The generated binaries use random suffixes so one test should not overwrite the file of another test. See os.CreateTemp.
If the same hash is generated in different test processes it should not clash because the CreateTemp will iterate and try again to create the temporary file if it already exists.
Just in case I checked the /tmp/protoc-gen-ts_proto because it always have the same name. It is a script that runs the actual plugin binary so it’s not likely to be the source of the issue. The protoc command runs it to generate the Typescript code.
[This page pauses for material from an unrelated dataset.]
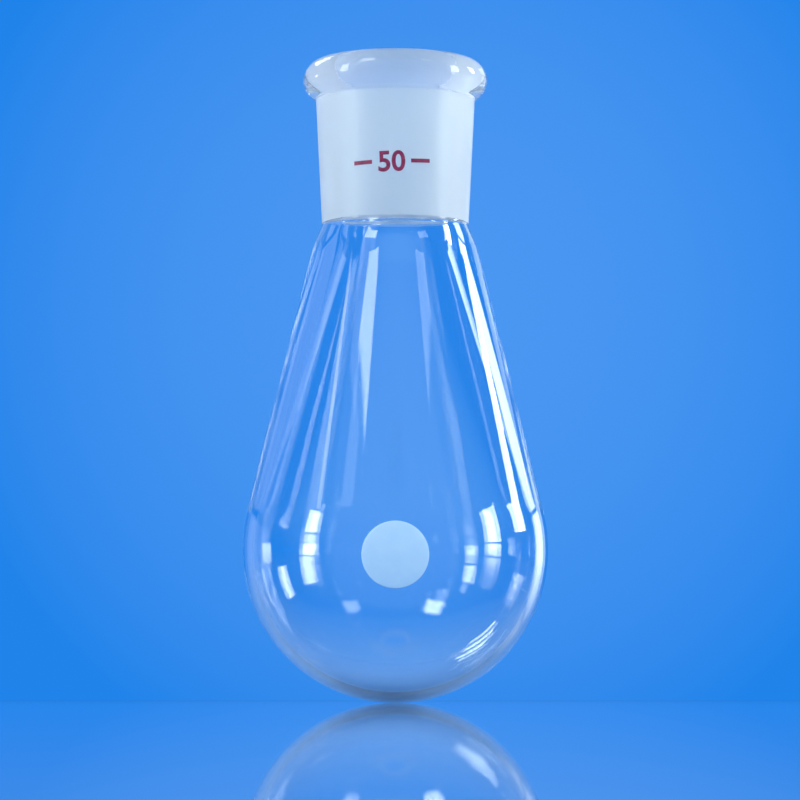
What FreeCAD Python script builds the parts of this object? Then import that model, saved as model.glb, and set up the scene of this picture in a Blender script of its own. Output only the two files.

I added the change set 4ee3e938a5f383a90e5dfe2408daea33ea6316e7 to #2674 to use random temporary folders for it which might be a good idea.
I could replicate the issue only once after a while by running the TestCliWithCaching test in a Linux OS. It took way too many consecutive runs.
First I cleared the test cache:
go clean -testcache
Then I ran the same test in two separate terminals concurrently until I saw the issue:
GODEBUG=gocachetest=1 \
go test -v -cpu 1 -count 5 -failfast -timeout 30m -run ^TestCliWithCaching$
I think this issue can be closed. It's been two weeks since the fix was merged and the issue didn't repeat.